AIM OF THE TASK
Take each line that has the word "bodies" and return it.
● ● ● ● ● ● ●
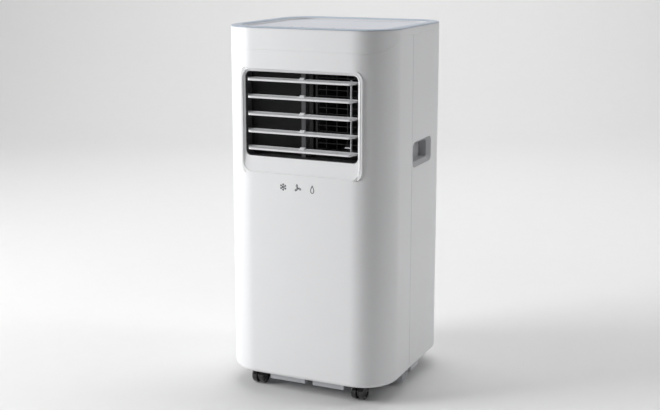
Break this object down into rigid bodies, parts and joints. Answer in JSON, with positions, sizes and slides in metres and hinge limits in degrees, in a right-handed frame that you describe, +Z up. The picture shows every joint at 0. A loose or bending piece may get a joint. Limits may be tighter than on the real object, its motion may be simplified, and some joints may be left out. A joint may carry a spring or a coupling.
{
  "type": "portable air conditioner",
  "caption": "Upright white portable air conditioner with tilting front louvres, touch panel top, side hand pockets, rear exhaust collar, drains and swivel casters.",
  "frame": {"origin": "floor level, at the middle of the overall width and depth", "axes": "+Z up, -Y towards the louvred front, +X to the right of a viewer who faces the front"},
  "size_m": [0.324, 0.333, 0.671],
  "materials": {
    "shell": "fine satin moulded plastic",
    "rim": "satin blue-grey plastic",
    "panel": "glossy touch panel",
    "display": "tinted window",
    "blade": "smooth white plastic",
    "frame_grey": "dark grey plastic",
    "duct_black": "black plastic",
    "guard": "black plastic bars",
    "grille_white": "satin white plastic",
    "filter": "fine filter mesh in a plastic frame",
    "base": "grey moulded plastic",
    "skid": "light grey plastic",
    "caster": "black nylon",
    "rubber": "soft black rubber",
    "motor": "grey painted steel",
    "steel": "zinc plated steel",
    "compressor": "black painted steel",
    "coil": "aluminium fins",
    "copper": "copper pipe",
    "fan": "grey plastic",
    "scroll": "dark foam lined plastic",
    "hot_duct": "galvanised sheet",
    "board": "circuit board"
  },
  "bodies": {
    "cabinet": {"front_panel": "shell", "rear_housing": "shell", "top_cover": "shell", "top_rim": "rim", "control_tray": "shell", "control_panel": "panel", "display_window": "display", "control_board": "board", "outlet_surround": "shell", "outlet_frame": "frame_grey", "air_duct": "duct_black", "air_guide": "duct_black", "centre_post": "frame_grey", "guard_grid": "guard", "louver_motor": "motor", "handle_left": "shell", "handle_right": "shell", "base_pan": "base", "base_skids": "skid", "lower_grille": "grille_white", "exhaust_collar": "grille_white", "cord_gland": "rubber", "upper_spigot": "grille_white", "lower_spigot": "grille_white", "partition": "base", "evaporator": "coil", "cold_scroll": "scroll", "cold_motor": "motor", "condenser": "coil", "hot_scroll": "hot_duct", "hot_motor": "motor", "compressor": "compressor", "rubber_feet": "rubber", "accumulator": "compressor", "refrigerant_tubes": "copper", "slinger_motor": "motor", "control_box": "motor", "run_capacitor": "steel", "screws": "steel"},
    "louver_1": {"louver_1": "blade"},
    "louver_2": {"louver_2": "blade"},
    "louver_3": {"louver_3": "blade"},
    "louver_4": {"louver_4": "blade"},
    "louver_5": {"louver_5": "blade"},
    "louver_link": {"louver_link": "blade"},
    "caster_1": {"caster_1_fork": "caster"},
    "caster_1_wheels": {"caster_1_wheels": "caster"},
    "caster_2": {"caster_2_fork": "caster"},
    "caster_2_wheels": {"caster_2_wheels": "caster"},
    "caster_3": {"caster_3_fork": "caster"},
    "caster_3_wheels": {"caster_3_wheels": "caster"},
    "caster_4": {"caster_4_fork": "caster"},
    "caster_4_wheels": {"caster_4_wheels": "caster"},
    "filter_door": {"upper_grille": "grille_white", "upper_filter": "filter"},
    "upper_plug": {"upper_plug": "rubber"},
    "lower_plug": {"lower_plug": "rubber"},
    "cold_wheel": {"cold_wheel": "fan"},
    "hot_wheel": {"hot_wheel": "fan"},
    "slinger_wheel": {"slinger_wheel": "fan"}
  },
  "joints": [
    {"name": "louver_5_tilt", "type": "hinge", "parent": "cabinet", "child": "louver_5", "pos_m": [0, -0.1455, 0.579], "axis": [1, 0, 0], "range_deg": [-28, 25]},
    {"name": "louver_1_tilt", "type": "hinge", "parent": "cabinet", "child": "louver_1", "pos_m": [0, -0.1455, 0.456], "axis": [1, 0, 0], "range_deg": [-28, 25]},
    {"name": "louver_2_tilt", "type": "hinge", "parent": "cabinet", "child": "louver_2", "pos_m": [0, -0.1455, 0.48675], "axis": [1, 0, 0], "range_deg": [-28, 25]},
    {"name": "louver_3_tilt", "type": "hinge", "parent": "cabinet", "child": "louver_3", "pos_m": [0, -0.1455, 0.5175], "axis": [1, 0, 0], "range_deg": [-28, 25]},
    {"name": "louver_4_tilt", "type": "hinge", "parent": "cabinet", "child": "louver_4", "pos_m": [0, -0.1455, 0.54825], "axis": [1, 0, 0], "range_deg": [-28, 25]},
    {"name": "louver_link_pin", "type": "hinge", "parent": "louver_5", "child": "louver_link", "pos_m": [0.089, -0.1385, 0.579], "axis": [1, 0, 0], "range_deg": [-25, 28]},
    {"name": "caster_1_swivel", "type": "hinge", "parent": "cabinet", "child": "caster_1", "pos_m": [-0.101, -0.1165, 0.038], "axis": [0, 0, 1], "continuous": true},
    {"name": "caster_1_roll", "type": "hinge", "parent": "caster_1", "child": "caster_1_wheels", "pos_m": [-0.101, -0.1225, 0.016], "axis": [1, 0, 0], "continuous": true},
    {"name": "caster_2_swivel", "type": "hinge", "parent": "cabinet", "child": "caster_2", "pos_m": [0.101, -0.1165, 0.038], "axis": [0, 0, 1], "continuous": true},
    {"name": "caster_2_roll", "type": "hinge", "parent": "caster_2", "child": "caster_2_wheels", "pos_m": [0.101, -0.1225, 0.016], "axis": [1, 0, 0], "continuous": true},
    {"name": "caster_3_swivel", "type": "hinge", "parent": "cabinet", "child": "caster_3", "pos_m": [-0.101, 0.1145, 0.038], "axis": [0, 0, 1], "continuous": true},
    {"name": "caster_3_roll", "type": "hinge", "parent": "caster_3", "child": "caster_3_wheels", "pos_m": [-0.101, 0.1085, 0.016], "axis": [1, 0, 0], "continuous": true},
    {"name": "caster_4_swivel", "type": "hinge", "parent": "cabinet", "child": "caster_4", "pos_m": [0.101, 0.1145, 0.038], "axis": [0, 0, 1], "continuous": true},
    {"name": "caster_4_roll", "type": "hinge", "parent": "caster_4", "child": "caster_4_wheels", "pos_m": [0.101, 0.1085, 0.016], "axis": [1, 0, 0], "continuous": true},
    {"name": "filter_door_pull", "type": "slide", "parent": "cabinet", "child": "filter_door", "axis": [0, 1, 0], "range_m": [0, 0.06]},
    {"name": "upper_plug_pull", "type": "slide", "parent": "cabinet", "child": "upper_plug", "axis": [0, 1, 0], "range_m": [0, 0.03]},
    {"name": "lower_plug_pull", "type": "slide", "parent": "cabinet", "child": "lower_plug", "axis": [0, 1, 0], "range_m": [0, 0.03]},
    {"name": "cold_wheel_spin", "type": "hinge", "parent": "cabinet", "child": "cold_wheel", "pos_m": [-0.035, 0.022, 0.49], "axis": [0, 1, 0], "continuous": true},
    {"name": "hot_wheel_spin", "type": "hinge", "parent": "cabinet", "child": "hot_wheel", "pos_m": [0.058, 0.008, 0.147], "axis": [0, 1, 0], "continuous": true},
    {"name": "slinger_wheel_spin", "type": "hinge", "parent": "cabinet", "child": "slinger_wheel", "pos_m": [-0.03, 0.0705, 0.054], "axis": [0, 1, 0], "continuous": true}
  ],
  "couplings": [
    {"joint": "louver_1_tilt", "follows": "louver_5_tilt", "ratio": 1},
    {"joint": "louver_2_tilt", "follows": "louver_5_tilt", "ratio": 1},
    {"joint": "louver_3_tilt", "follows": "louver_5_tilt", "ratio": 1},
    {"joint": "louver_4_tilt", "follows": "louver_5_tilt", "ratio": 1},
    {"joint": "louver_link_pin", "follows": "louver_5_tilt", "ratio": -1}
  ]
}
● ● ● ● ● ● ●
ANSWER FOR THE TASK
Break this object down into rigid bodies, parts and joints. Answer in JSON, with positions, sizes and slides in metres and hinge limits in degrees, in a right-handed frame that you describe, +Z up. The picture shows every joint at 0. A loose or bending piece may get a joint. Limits may be tighter than on the real object, its motion may be simplified, and some joints may be left out. A joint may carry a spring or a coupling.
  "bodies": {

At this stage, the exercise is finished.